Warning: a health poster in Monrovia, capital of Liberia, which has suffered the most deaths from the Ebola virus

Warning: a health poster in Monrovia, capital of Liberia, which has suffered the most deaths from the Ebola virus...

THE scale of the suffering in West Africa should be in the forefront of people's minds when considering the Ebola virus, not the fear of a small outbreak in the UK, two C of E bishops have said.

Their words came as the World Health Organisation (WHO) announced that the number of dead had reached 4447. Anthony Banbury, Senior United Nations System Coordinator for Ebola, told a special session of the UN Security Council on Tuesday that, unless more concerted action was taken against the disease, the world would "face an entirely unprecedented situation for which we do not have a plan".

The Government this week introduced a much criticised system for screening passengers returning to the UK from West Africa, at a cost of £9 million.

The Area Bishop of Woolwich, the Rt Revd Michael Ipgrave, has argued that the focus is wrong. He has several large congregations from the Sierra Leonean community, particularly in Peckham and Walworth.

There was "some fear, a great deal of anxiety, and more sadness" among the community, many of whom had suffered family bereavements in West Africa.
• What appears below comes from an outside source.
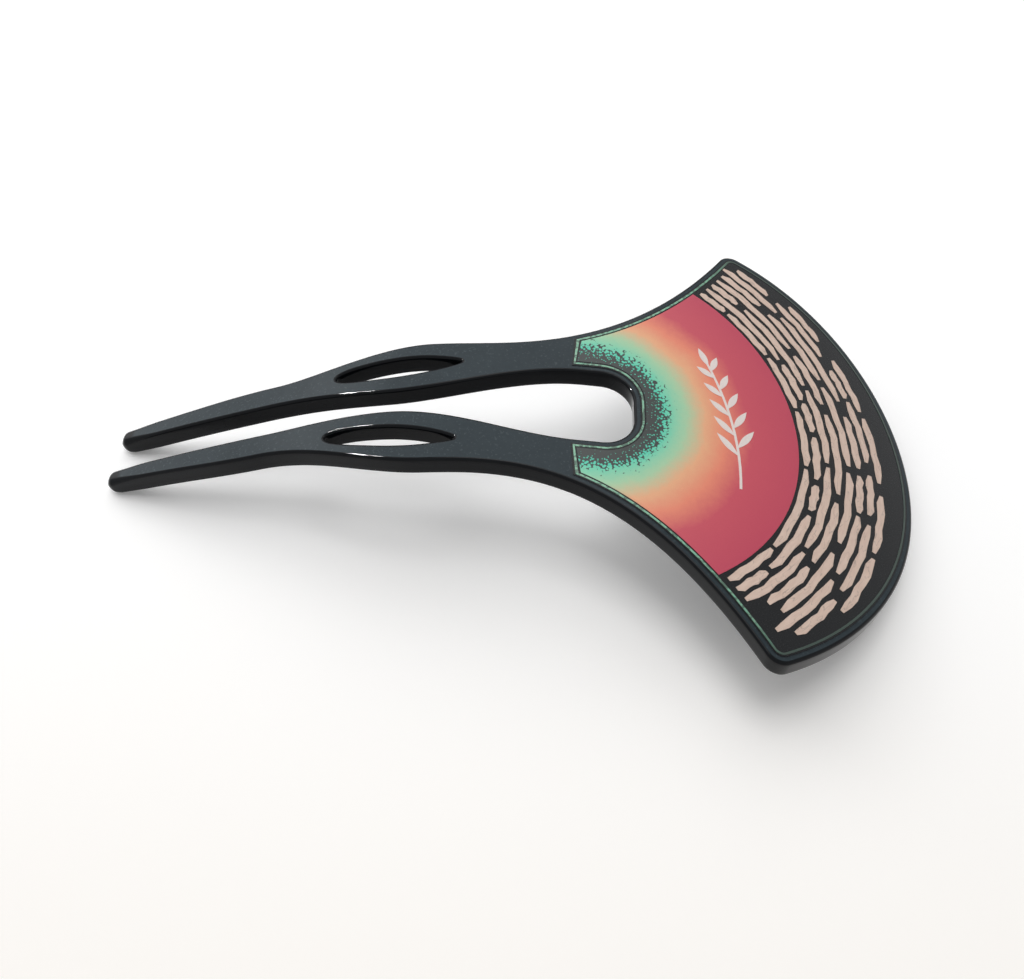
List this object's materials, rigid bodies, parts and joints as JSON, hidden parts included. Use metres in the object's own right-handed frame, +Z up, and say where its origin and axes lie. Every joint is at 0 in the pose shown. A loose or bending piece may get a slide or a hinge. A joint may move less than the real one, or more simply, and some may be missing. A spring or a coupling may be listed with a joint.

"It's right we take precautions here, but the scale of suffering over there is enormous, particularly in Sierra Leone and Liberia. That is where our practical support should be focused, and the main focus of our prayers."

The Area Bishop of Croydon, the Rt Revd Jonathan Clark, told the Christian Today website: "We should focus on the desperate need of people in the countries where Ebola is raging unchecked, and not focus on the very, very small risk that it might come to this country. Obviously we need to take necessary precautions. But the important thing is to get help to the countries which just do not have the facilities, the infrastructure, and the staff to deal with it."

Southwark diocese is planning a day of prayer and a vigil for the countries at the forefront of the epidemic.

The death rate from this outbreak, which began in Guinea, had been thought to be about 50 per cent of those who contracted the disease. But the WHO said on Tuesday that it was more likely to be 70 per cent, because of unrecorded deaths.

In the United States, it was reported that a nurse who contracted the virus in the country's first case of an infection within its borders had been given a blood transfusion from Dr Kent Brantly, an aid worker with the Christian agency Samaritan's Purse (News, 8 August). Dr Brantly contracted Ebola while treating patients with the virus in Liberia, but recovered after he was flown to the US.